- _EXERCISE OBJECTIVE_
Only a number is wanted here: the number of lines of the data that include "joints".
-------- SUPPLIED DATA
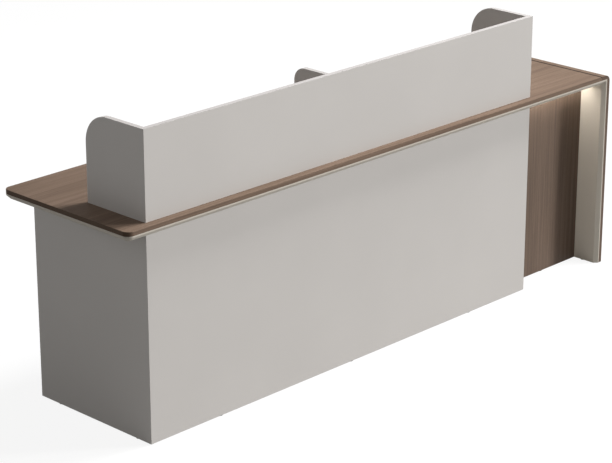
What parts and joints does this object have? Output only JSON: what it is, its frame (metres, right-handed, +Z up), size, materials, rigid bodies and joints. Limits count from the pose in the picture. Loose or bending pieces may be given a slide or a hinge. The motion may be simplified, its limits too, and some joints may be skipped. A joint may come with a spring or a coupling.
{
  "type": "reception desk",
  "caption": "Pale panelled reception desk with a raised front screen, walnut worktop, waterfall end and lit recess; staff side has drawers, a cabinet and knee spaces.",
  "frame": {"origin": "middle of the bounding box at the floor", "axes": "+X along the desk to the visitor's right, towards the waterfall end; +Y from the visitor's side to the staff side; +Z up"},
  "size_m": [2.4, 0.6, 1.05],
  "materials": {
    "pale_board": "satin pale warm grey laminate",
    "pale_lining": "satin pale warm grey laminate, bevelled edge",
    "walnut_board": "matte greyed walnut grain",
    "kick_board": "matte dark grey laminate",
    "pressed_steel": "fine textured grey powder coat",
    "zinc_steel": "bright zinc plating",
    "handle_metal": "satin brushed",
    "lock_metal": "polished",
    "black_plastic": "fine moulded texture",
    "light_channel": "satin anodised",
    "light_diffuser": "opal, glows warm white",
    "driver_plastic": "satin moulded"
  },
  "bodies": {
    "desk": {"front_panel": "pale_board", "left_end_panel": "pale_board", "recess_return": "pale_board", "screen_front": "pale_board", "screen_left_return": "pale_board", "screen_divider": "pale_board", "screen_right_return": "pale_board", "pedestal_left_side": "pale_board", "pedestal_right_side": "pale_board", "pedestal_top": "pale_board", "pedestal_bottom": "pale_board", "cabinet_left_side": "pale_board", "cabinet_right_side": "pale_board", "cabinet_bottom": "pale_board", "cabinet_shelf": "pale_board", "worktop_underlayer": "pale_lining", "waterfall_lining": "pale_lining", "worktop_board": "walnut_board", "waterfall_panel": "walnut_board", "recess_panel": "walnut_board", "pedestal_kick_board": "kick_board", "cabinet_kick_board": "kick_board", "cable_trays": "pressed_steel", "shelf_pins": "zinc_steel", "angle_brackets": "zinc_steel", "bracket_screws": "zinc_steel", "cam_locks": "zinc_steel", "cam_bolts": "zinc_steel", "runner_outer_members": "zinc_steel", "hinge_frame_leaves": "zinc_steel", "grommet_sleeves": "black_plastic", "levelling_feet": "black_plastic", "led_lead": "black_plastic", "led_channel": "light_channel", "led_diffuser": "light_diffuser", "led_strip": "light_diffuser", "led_driver": "driver_plastic"},
    "drawer_1": {"drawer_1_front": "pale_board", "drawer_1_tray": "pressed_steel", "drawer_1_handle": "handle_metal", "drawer_1_inner_runners": "zinc_steel", "lock_housing": "lock_metal"},
    "drawer_1_runners": {"drawer_1_middle_runners": "zinc_steel"},
    "drawer_2": {"drawer_2_front": "pale_board", "drawer_2_tray": "pressed_steel", "drawer_2_handle": "handle_metal", "drawer_2_inner_runners": "zinc_steel"},
    "drawer_2_runners": {"drawer_2_middle_runners": "zinc_steel"},
    "drawer_3": {"drawer_3_front": "pale_board", "drawer_3_tray": "pressed_steel", "drawer_3_handle": "handle_metal", "drawer_3_inner_runners": "zinc_steel"},
    "drawer_3_runners": {"drawer_3_middle_runners": "zinc_steel"},
    "lock": {"lock_plug": "lock_metal", "lock_tongue": "zinc_steel"},
    "door": {"cabinet_door": "pale_board", "cabinet_door_handle": "handle_metal", "hinge_door_leaves": "zinc_steel"},
    "cap_left": {"grommet_cap_left": "black_plastic"},
    "cap_right": {"grommet_cap_right": "black_plastic"}
  },
  "joints": [
    {"name": "drawer_1_slide", "type": "slide", "parent": "desk", "child": "drawer_1", "axis": [0, 1, 0], "range_m": [0, 0.43]},
    {"name": "drawer_1_runner_slide", "type": "slide", "parent": "desk", "child": "drawer_1_runners", "axis": [0, 1, 0], "range_m": [0, 0.215]},
    {"name": "drawer_2_slide", "type": "slide", "parent": "desk", "child": "drawer_2", "axis": [0, 1, 0], "range_m": [0, 0.43]},
    {"name": "drawer_2_runner_slide", "type": "slide", "parent": "desk", "child": "drawer_2_runners", "axis": [0, 1, 0], "range_m": [0, 0.215]},
    {"name": "drawer_3_slide", "type": "slide", "parent": "desk", "child": "drawer_3", "axis": [0, 1, 0], "range_m": [0, 0.43]},
    {"name": "drawer_3_runner_slide", "type": "slide", "parent": "desk", "child": "drawer_3_runners", "axis": [0, 1, 0], "range_m": [0, 0.215]},
    {"name": "lock_turn", "type": "hinge", "parent": "drawer_1", "child": "lock", "pos_m": [-0.0375, 0.25, 0.684], "axis": [0, -1, 0], "range_deg": [0, 90]},
    {"name": "door_swing", "type": "hinge", "parent": "desk", "child": "door", "pos_m": [0.744, 0.251, 0.39], "axis": [0, 0, 1], "range_deg": [0, 110]},
    {"name": "cap_left_turn", "type": "hinge", "parent": "desk", "child": "cap_left", "pos_m": [-0.72475, -0.192, 0.75], "axis": [0, 0, 1], "continuous": true},
    {"name": "cap_right_turn", "type": "hinge", "parent": "desk", "child": "cap_right", "pos_m": [0.38975, -0.192, 0.75], "axis": [0, 0, 1], "continuous": true}
  ],
  "couplings": [
    {"joint": "drawer_1_runner_slide", "follows": "drawer_1_slide", "ratio": 0.5},
    {"joint": "drawer_2_runner_slide", "follows": "drawer_2_slide", "ratio": 0.5},
    {"joint": "drawer_3_runner_slide", "follows": "drawer_3_slide", "ratio": 0.5}
  ]
}
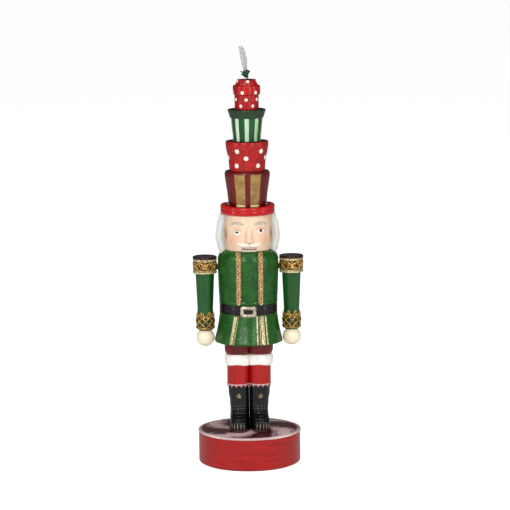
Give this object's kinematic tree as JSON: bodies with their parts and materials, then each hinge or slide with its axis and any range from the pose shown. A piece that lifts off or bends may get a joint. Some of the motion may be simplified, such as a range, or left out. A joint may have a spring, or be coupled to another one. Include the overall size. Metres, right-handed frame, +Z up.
----------------
- _TASK RESULT_
2